Ski Injuries Up and Down
◆ Good news: Improved ski equipment, such as hard plastic boots and improved release bindings, has brought a decrease in the number of injuries to lower extremities. Bad news: There is now a corresponding increase in injuries to upper extremities! Fractures of the lower extremities at a Vermont resort, for instance, declined from 89 percent of total injuries in 1960-1961 to 62 percent in 1972-1973. Meanwhile, upper-extremity fractures rose from 8 to 25 percent. Intermediate skiers are particularly vulnerable to injury. Why? They are skilled enough to handle difficult terrain at high speeds. But they are not skilled enough to avoid serious falls.
◆ Last year, it is estimated, the makings for more than five billion marijuana and hashish cigarettes entered the U.S. That is enough to provide 20 smokes each for the entire population. Senator James O. Eastland, chairman of the Senate Internal Security subcommittee, says the current use of marijuana and hashish has reached “runaway escalation” proportions; he calls it a “pandemic.” He claims that, among other factors, part of the increase is due to the “benign attitude towards marijuana” in some recent reports, both official and otherwise.
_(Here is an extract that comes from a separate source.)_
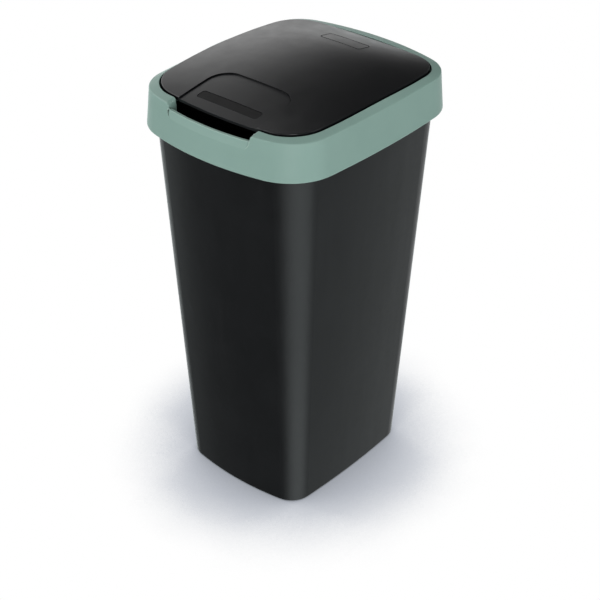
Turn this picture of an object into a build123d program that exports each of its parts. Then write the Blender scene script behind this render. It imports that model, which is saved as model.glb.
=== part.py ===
"""Free-standing kitchen waste bin: a tapered bucket, a lift-off frame round its mouth
and a domed lid that is lifted by its front edge and turns on two pins near its rear edge.

Millimetres. X to the right, Y to the back, Z up. The origin is under the middle of the
bucket, on the floor. The finger notch is in the front of the frame, at -Y.
"""
import os

from build123d import *

# Bucket
mouth_height = 474.0        # top of the bucket's lip above the floor
base_width = 180.6
base_depth = 218.0
base_front_bow = 10.5       # how far the front and back bulge out past the corners
base_side_bow = 4.4
base_corner = 28.0
mouth_width = 230.0
mouth_depth = 284.8
mouth_front_bow = 21.8
mouth_side_bow = 6.9
mouth_corner = 43.7
bucket_wall = 2.4
floor_thickness = 2.8
lip_overhang = 1.8          # turned-out lip that stiffens the mouth
lip_thickness = 3.0
lip_radius = 0.8
foot_ring_width = 7.0       # the bucket stands on a ring round its base
foot_ring_height = 3.0
base_edge_radius = 3.0

# Frame round the mouth
frame_drop = 20.5           # how far the frame's face hangs below the bucket's lip
frame_reach_x = 12.7        # the face's lower edge stands this far out from the bucket
frame_reach_y = 10.2
frame_corner = 60.0
face_flare = 5.45           # the face leans in by this much on each side up to the bevel line
bevel_side_bow = 5.4
bevel_corner = 48.0
bevel_rise = 22.6           # bevel line above the bucket's lip
band_rise = 8.8             # the sloping band aims at an outline this high above the bevel line,
band_inset_x = 1.0          # which lies inside the opening, so that the opening cuts the band short
band_inset_y = 27.5
band_bow = 15.0
band_corner = 30.0
frame_wall = 2.4
channel_drop = 1.9          # the hollow's upper corner below the bevel line
opening_radius = 0.8        # rounded edge of the opening
bevel_radius = 1.8          # rounding of the bevel line
face_bottom_radius = 1.0
inner_wall_lift = 11.5      # lower edge of the wall round the opening, above the mouth
skirt_clearance = 0.9       # between the locating skirt and the bucket's mouth
skirt_thickness = 1.8
skirt_drop = 12.0           # how far the skirt reaches down inside the mouth
seat_gap = 0.3              # between the frame's ribs and the bucket's lip
rib_thickness = 1.8
rib_past_notch = 20.5       # ribs in the front and back channels, from the notch's ends
rib_before_pin = 22.0       # ribs in the side channels, in front of the hinge

# Finger notch in the front of the frame
notch_width = 115.0
notch_corner = 2.5
notch_edge_radius = 3.5     # the roof turns down into the notch's ends
notch_cheek = 3.6           # walls that close the channel at the notch's ends
notch_floor_drop = 6.4      # floor of the notch below the bevel line
notch_sill = 4.2            # width of the floor, front to back
scoop_height = 9.0          # shallow relief in the face below the notch
scoop_depth = 1.3
scoop_corner = 8.0

# Lid
lid_inset_x = 2.8           # the lid's edge inside the bucket's mouth
lid_inset_y = 13.7
lid_front_bow = 8.4
lid_side_bow = 8.5
lid_corner = 44.0
lid_gap = 1.8               # running gap between lid and frame
lid_rise = 2.9              # front and rear edges of the lid above the frame's bevel line
side_arch = 5.3             # the lid's sides arch up by this much towards their middle
crown_height = 10.0         # the dome above the middle of the sides
crown_shift = 35.0          # the dome's highest point is this far behind the middle
crown_sections = 10         # spans between the sections that the dome is drawn through
crown_margin = 6.0          # the dome's surface runs on past the lid's edge
lid_wall = 2.2
lid_lip_depth = 4.2         # the lid's front and rear edges are turned down by this much
lid_edge_radius = 0.8
lid_rib_height = 3.5
lid_rib_pitch = 42.0
lid_rib_steps = (-2, -1, 0, 1)

# Press pad with its label pocket, and the plain outlined field near the rear edge
pad_inset = 2.5             # recessed pad, open towards the notch and a little narrower
pad_length = 70.7           # from the lid's front edge
pad_corner = 24.0
pad_step = 1.5
pocket_inset = 12.5         # the pocket's ends inside the pad's
pocket_depth = 13.5
pocket_back = 21.2          # its middle behind the lid's front edge
pocket_corner = 3.5
pocket_step = 1.4
inlay_gap = 0.5
inlay_sink = 0.3            # the label inlay's face below the pad's
field_width = 58.0
field_depth = 22.0
field_inset = 42.7          # its middle in front of the lid's rear edge
field_side = -3.0
field_corner = 5.0
field_groove = 1.3
field_groove_depth = 0.7

# Hinge: two pins through the frame's inner wall into ears under the lid
pin_diameter = 4.0
pin_inset = 44.7            # axis in front of the lid's rear edge
pin_drop = 6.9              # axis below the lid's front and rear edges
pin_head_diameter = 6.0
pin_head_thickness = 1.5
pin_chamfer = 0.5
pin_running_clearance = 0.06    # round the pin in the lid's ear
pin_seat_clearance = 0.02       # round the pin in the frame's wall
pin_tip_stand = 0.6             # the pin's tip stands this far out of the ear
hinge_boss = 1.0                # thickening of the frame's wall round the pin
hinge_boss_diameter = 9.0
ear_thickness = 5.0
ear_radius = 5.4
ear_inset = 3.4                 # the ear stands this far in from the lid's side
swing_clearance = 1.5           # between the lid's rear edge and the cut in the skirt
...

◆ Some currently popular movies feature the occult, sadistic violence and sex. How can the average person, who may feel he has little control over moviemaking, cope with the situation? Writer Frances Taylor of Newhouse News Service offers one commonsense suggestion: “The only way to reduce the movie glorification of violence is to stay away from films that make heroes of killers. Advertising phrases and movie reviews make clear the content of most movies. Parents especially can be the decisionmakers by keeping their youngsters away from the bloody, brutal movies and guiding the young moviegoer toward films that do not exalt the most harmful human behavior.”
Women Leaving Home
◆ There are about as many women running away from home today as there are men. Tracers Company of America, experts on finding missing persons, says that in the early 1960’s the number of husbands running away, when compared with the number of wives who did so, was about 300 to one. By the late sixties, however, the ratio was about 100 to one. In 1972 the figure had dipped to two to one and, now, it is an even one to one. Many see the ‘women’s liberation’ movement as prompting the current female exodus. Nevertheless, thoughtless husbands must bear part of the blame.